Many teams use agents to coordinate work around hiring decisions. For example, an agent may organize candidate data, draft structured interview guides, chase missing scorecards, and assemble a debrief packet, while your hiring panel still owns evaluation and disposition. This “assist + execute with approvals” model may improve cycle time and consistency. It can also create better traceability for how steps were completed.
In most enterprise setups, agents connect through approved integrations (often via plugins/connectors) that respect identity, permissions, and role-based access. That lets the agent query and update records, like moving a candidate stage or pulling internal mobility eligibility data, while keeping actions logged. A practical way to evaluate tools is to ask what systems they connect to, what data they access, and how exceptions are handled. Strong audit trails and least-privilege access tend to matter more in HR than in many other domains.
Common priorities include role-based access controls, data minimization, retention policies, and human-in-the-loop checkpoints for high-risk actions. Many HR teams also want auditable logs that show who requested an action, what data was used, what the agent did, and what a person approved.
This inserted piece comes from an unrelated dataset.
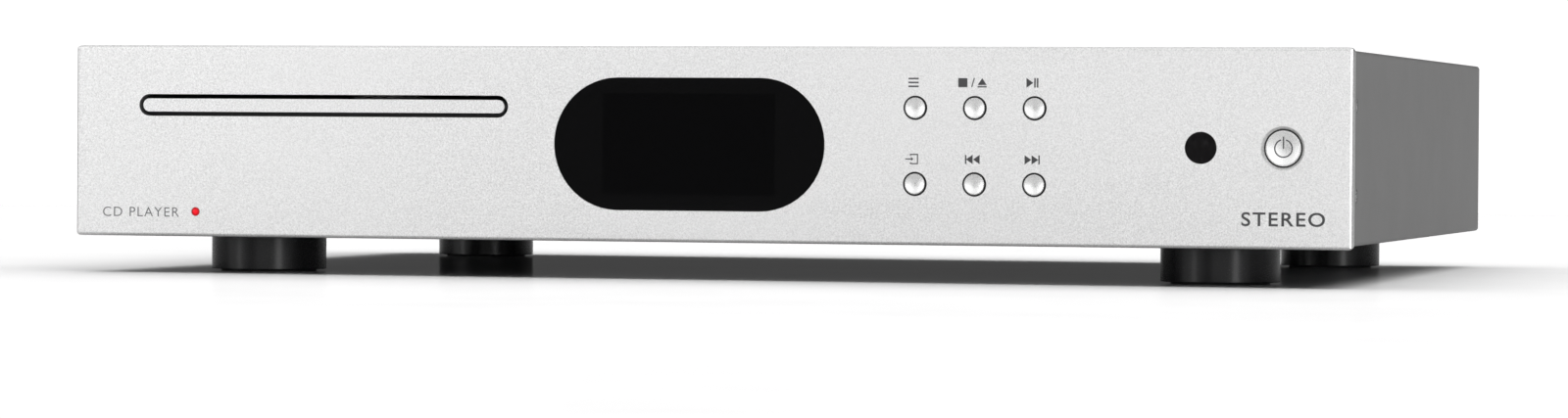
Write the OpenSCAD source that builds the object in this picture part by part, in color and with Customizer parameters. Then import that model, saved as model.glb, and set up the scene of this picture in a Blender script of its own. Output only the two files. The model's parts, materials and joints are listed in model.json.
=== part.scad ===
// Slim full-width hi-fi CD player: silver fascia, wrap-over cover and a belt-driven tray loader.
// X runs to the right, Y to the rear and Z up. The origin is the bottom centre of the whole object.
// Depths (the y values below) are counted from the front face of the fascia.

/* [Case] */
// Width of the fascia and the cover
case_w = 444; // [442:1:450]
// Depth from the fascia's front face to the cover's rear edge
case_depth = 330; // [330:1:334]
// Height of the fascia
fascia_h = 65.8; // [65.4:0.1:67]
// Thickness of the fascia
fascia_t = 4; // [3.8:0.1:4]
// Radius that rounds the front edges of the fascia
fascia_edge_r = 1.1; // [0.6:0.1:1.4]
// Radius of the fascia's four corners
fascia_corner_r = 1.8; // [1:0.1:3]
// Thickness of the sheet steel
sheet_t = 1.2; // [1:0.1:1.2]
// Step from the fascia's top edge down to the cover
cover_step = 1; // [0.8:0.1:1.2]
// Step from the fascia's bottom edge up to the base pan
base_step = 1.1; // [0.9:0.1:1.2]

/* [Feet] */
// Height from the floor to the fascia's bottom edge
foot_clear = 12.7; // [12:0.1:13]
// Radius of each front foot
front_foot_r = 20.1; // [18:0.1:21]
// Radius of each rear foot
rear_foot_r = 18.75; // [17:0.05:21]
// Distance of each foot from the middle of the case
foot_x = 170; // [165:1:175]
// Depth of the front feet
front_foot_y = 50.6; // [45:0.1:56]
// Depth of the rear feet
rear_foot_y = 293.6; // [285:0.1:295]

/* [Display] */
// Centre of the display window from the middle of the case
display_x = -1.6; // [-2:0.1:2]
// Width of the round-ended display window
display_w = 94.2; // [90:0.1:95]
// Height of the display window
display_h = 44.7; // [42:0.1:45]

/* [Tray] */
// Centre of the tray from the middle of the case
tray_x = -131.9; // [-132:0.1:-131]
// Width of the slot in the fascia
slot_w = 133.6; // [133:0.1:134]
// Height of the slot in the fascia
slot_h = 7.5; // [7:0.1:7.6]
// Width of the tray front
tray_front_w = 130.8; // [130:0.1:131]
// Height of the tray front
tray_front_h = 4.5; // [4.4:0.05:5]
// Width of the disc tray over its two edges
tray_w = 127.8; // [127.6:0.1:127.8]
// Radius of the well for a 120 mm disc
disc_well_r = 60.6; // [60.3:0.1:60.6]
// Radius of the inner well for an 80 mm disc
small_well_r = 40.5; // [40.3:0.1:41]

/* [Buttons] */
// Radius of the six small button caps
cap_r = 3.4; // [3.3:0.05:3.6]
// Radius of their holes in the fascia
cap_hole_r = 4.05; // [3.9:0.05:4.1]
// How far the small caps stand out
cap_proud = 0.5; // [0.3:0.1:1]
// Radius of the power button
power_r = 5.8; // [5.6:0.1:6]
// How far the power button's rim lies behind the face
power_sunk = 0.8; // [0.4:0.1:1]
// Radius of the power button's hole
power_hole_r = 6.35; // [6.2:0.05:6.6]
// Outer radius of the countersunk ring round the power button
power_ring_r = 7.2; // [7:0.05:7.6]
// Depth of that ring
power_ring_depth = 1; // [0.6:0.1:1.2]
// Travel of every button
button_travel = 0.6; // [0.3:0.1:0.6]

/* [Drive train] */
// Gear module of the tray drive
gear_module = 0.7; // [0.7:0.1:0.7]
// Teeth of the pinion that drives the tray's rack
pinion_teeth = 17; // [17:1:17]
// Teeth of the large gear on the pinion's hub
drive_teeth = 36; // [36:1:36]
// Teeth of the small gear on the pulley wheel
wheel_teeth = 16; // [16:1:16]
// Amount taken off each tooth for backlash
tooth_thinning = 0.16; // [0.12:0.01:0.2]

/* [Hidden] */
$fn = 48;

// Small distances used everywhere
run_gap = 0.06;         // radial gap of a shaft in its bore
fit_gap = 0.15;         // gap round a piece that slides or drops in
cut = 1;                // how far a cutting shape runs past a face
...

It may also help to define autonomy tiers so lower-risk workflows (like scheduling) can run with more automation than higher-risk steps (like compensation and adverse action communications). This approach often improves adoption because it makes boundaries clear.
Start with operational KPIs tied to speed and throughput, such as time-to-slate, scheduling cycle time, and feedback SLA adherence. Then layer in quality and governance metrics like exception rate, override frequency, and completeness of structured interview scorecards. For internal mobility and referrals, you might track internal fill rate, referral-to-screen time, and recruiter hours saved per requisition. Measuring both value and risk signals can make it easier to scale responsibly across regions and job families.